Yes, the basic concepts of design still hold true through changing technologies, just like the discipline of technical communication has always required the professional to use “words and images (whether stationary or moving) to inform, instruct, or persuade an audience (Scriver, 1997).” Still, the advance of new technologies have reshaped the day-to-day workflows of technical communicators and graphic designers. Learning new technology became a sink or swim situation. In the Communications Design BFA program at Syracuse University, our professors purposefully never taught us how to use the design programs we needed to become professionals, leaving us to figure it out on our own. They said that the technology will change in a few years anyways (and it did). What we needed more than to be taught the software was to learn how to be self-taught.

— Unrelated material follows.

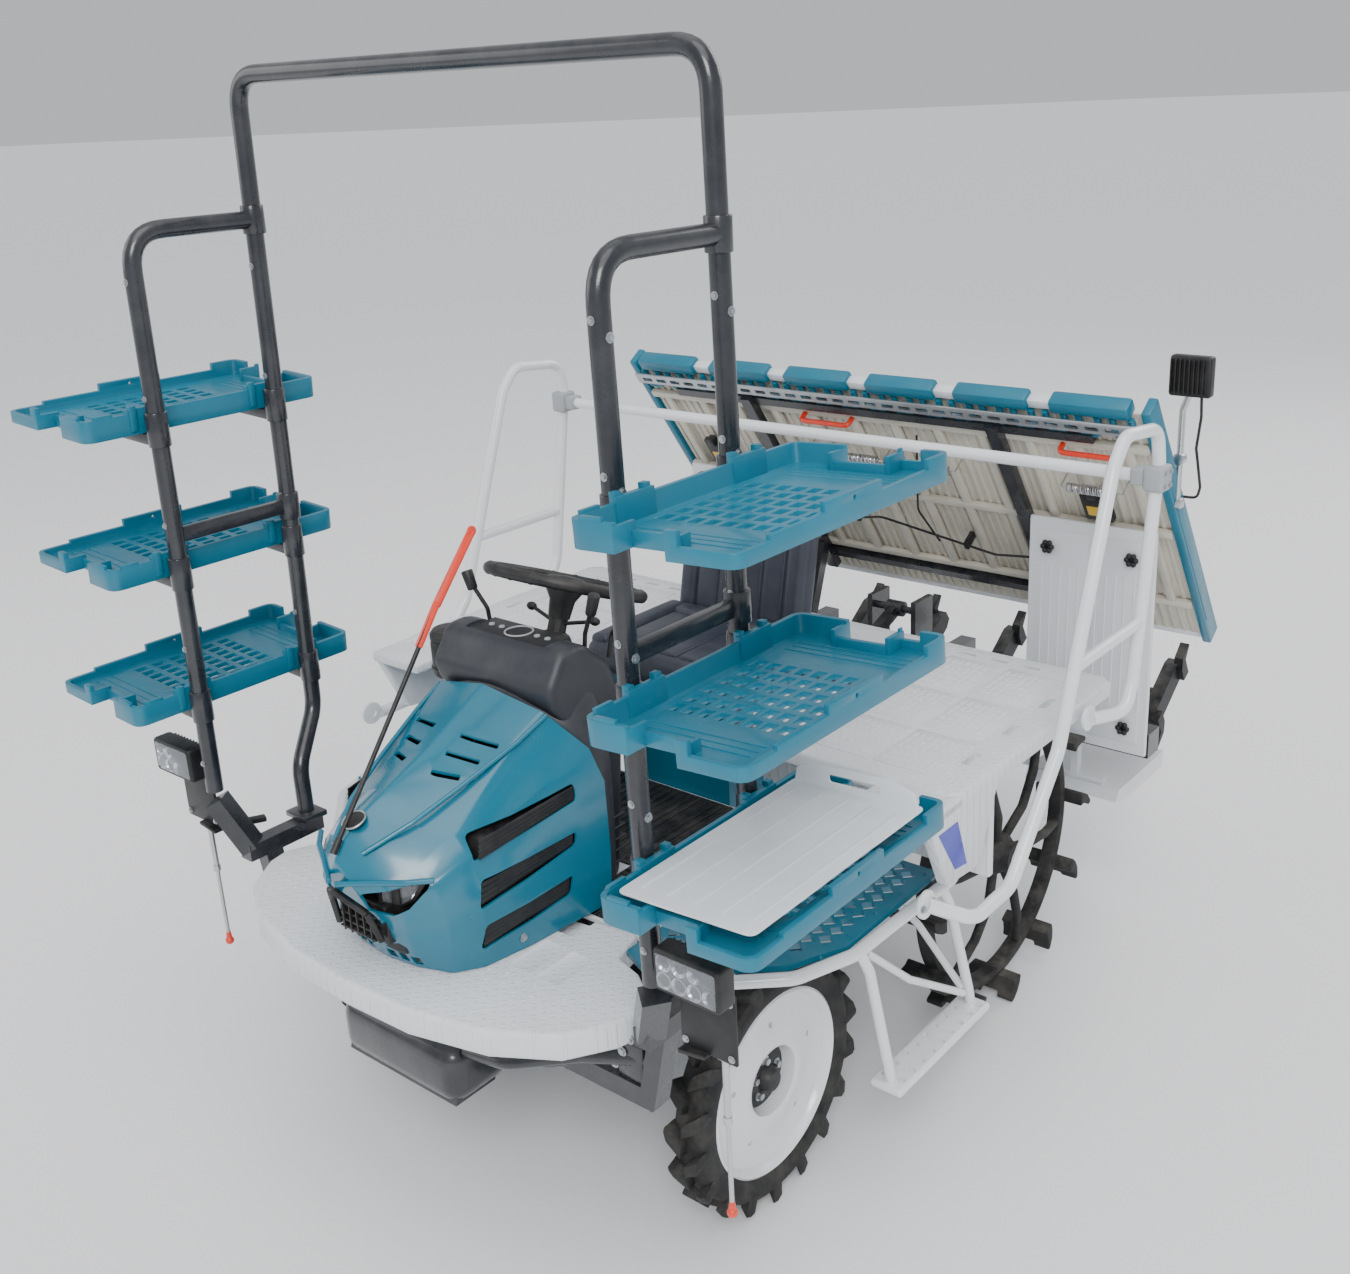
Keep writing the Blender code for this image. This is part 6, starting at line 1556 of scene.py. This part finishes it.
# ------------------------------------------------------------------ stage and camera
class SCENE_OT_transplanter_stage(PieceOperator, bpy.types.Operator):
    """Pale floor and backdrop, soft studio lights and the camera"""
    bl_idname = "scene.transplanter_stage"
    bl_label = "Stage"

    def execute(self, context):
        clear()
        bpy.ops.mesh.primitive_plane_add(size=400, location=(0, 0, -0.0015))
        floor = bpy.context.object
        floor.name = "floor"
        floor.data.materials.append(self.floor_finish())
        for name, place, size, power in (("key", (5.0, -6.5, 6.5), 3.5, 480),
                                         ("fill", (-6.5, -4.5, 4.5), 5.0, 120),
                                         ("back", (1.5, 7.5, 6.0), 5.0, 200),
                                         ("top", (0.0, -0.5, 8.0), 6.0, 60)):
            light = bpy.data.lights.new(name, "AREA")
            light.energy = power
            light.size = size
            lamp = bpy.data.objects.new(name, light)
            context.scene.collection.objects.link(lamp)
            lamp.location = place
            lamp.rotation_euler = (Vector((0, 0, 0.9)) - Vector(place)).to_track_quat("-Z", "Y").to_euler()
        sky = bpy.data.lights.new("even_sky", "SUN")
        sky.energy, sky.angle = 1.1, radians(50)
        overhead = bpy.data.objects.new("even_sky", sky)
        context.scene.collection.objects.link(overhead)
        overhead.rotation_euler = (radians(14), radians(20), 0)
        world = bpy.data.worlds.new("studio")
        world.use_nodes = True
        world.node_tree.nodes["Background"].inputs["Color"].default_value = (0.94, 0.96, 1.0, 1.0)
        world.node_tree.nodes["Background"].inputs["Strength"].default_value = 0.62
        context.scene.world = world
        self.camera(context)
        return {"FINISHED"}

    def floor_finish(self):
        material = bpy.data.materials.new("pale_floor")
        material.use_nodes = True
        shader = material.node_tree.nodes["Principled BSDF"]
        shader.inputs["Base Color"].default_value = (0.90, 0.905, 0.91, 1.0)
        shader.inputs["Roughness"].default_value = 0.85
        return material

    def camera(self, context):
        lens = bpy.data.cameras.new("camera")
        lens.lens, lens.sensor_width = 38.695, 36.0
        lens.shift_x, lens.shift_y = -0.0382, -0.0316
        lens.clip_end = 200
        eye = bpy.data.objects.new("camera", lens)
        context.scene.collection.objects.link(eye)
        yaw, pitch, roll = radians(39.08), radians(18.94), radians(-2.39)
        ahead = Vector((-sin(yaw) * cos(pitch), cos(yaw) * cos(pitch), -sin(pitch)))
        right = Vector((cos(yaw), sin(yaw), 0))
        up = right.cross(ahead)
        across = right * cos(roll) + up * sin(roll)
        upward = up * cos(roll) - right * sin(roll)
        turn = Matrix((across, upward, -ahead)).transposed().to_4x4()
        eye.matrix_world = Matrix.Translation((2.439, -2.318 + AXLE_Y, 2.578)) @ turn
        context.scene.camera = eye


PIECES = (
    OBJECT_OT_transplanter_trays, OBJECT_OT_transplanter_scoop, OBJECT_OT_transplanter_hood,
    OBJECT_OT_transplanter_front_wheels, OBJECT_OT_transplanter_rear_wheels, OBJECT_OT_transplanter_racks,
    OBJECT_OT_transplanter_rails, OBJECT_OT_transplanter_steps, OBJECT_OT_transplanter_deck,
    OBJECT_OT_transplanter_floor, OBJECT_OT_transplanter_dash, OBJECT_OT_transplanter_seat,
    OBJECT_OT_transplanter_platform, OBJECT_OT_transplanter_linkage, OBJECT_OT_transplanter_lamps,
    OBJECT_OT_transplanter_markers, SCENE_OT_transplanter_stage,
)


class VIEW3D_PT_transplanter(bpy.types.Panel):
    """Sizes, colours and the pieces of the transplanter"""
    bl_label = "Transplanter"
    bl_idname = "VIEW3D_PT_transplanter"
    bl_space_type = "VIEW_3D"
    bl_region_type = "UI"
    bl_category = "Transplanter"

    def draw(self, context):
        for holder in (context.scene.transplanter_sizes, context.scene.transplanter_colours):
            box = self.layout.box()
            for name in holder.__annotations__:
                box.prop(holder, name)
        for piece in PIECES:
            self.layout.operator(piece.bl_idname)


CLASSES = (TransplanterColours, TransplanterSizes) + PIECES + (VIEW3D_PT_transplanter,)


def register():
    for each in CLASSES:
        bpy.utils.register_class(each)
    bpy.types.Scene.transplanter_colours = PointerProperty(type=TransplanterColours)
    bpy.types.Scene.transplanter_sizes = PointerProperty(type=TransplanterSizes)


def unregister():
    del bpy.types.Scene.transplanter_colours
    del bpy.types.Scene.transplanter_sizes
    for each in reversed(CLASSES):
        bpy.utils.unregister_class(each)


def main():
    register()
    make_groups()
    make_finishes(bpy.context.scene.transplanter_colours)
    for piece in PIECES:
        group, _, call = piece.bl_idname.partition(".")
        getattr(getattr(bpy.ops, group), call)()
    paint_carried_nodes()


if __name__ == "__main__":
    main()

Returning to Scriver’s definition of the core skills needed for technical communicators, I would argue that the exact wording could be also used for graphic designers. Also identical between the two professions is the need to move beyond doing commodity work (which is easily outsourced or downsized) and instead shift towards symbolic-analytic work. Both professions must learn to, “analyze, synthesize, combine, rearrange, develop, design, and deliver information to specific audiences for specific purposes.” (Spilka, 2010, p. 54) Spilka even used the phrase “pretty it up” when describing the perceived commodity work that is asked of technical communicators by clueless colleagues. A customer recently sent me an email with a subject line reading “Make it spiffy?” Though creating aesthetically “spiffy” documents is within my job responsibilities and skill set, I would rather be thought of as an expert in crafting effective communications. (Now I’m getting dangerously close to my previous rant.)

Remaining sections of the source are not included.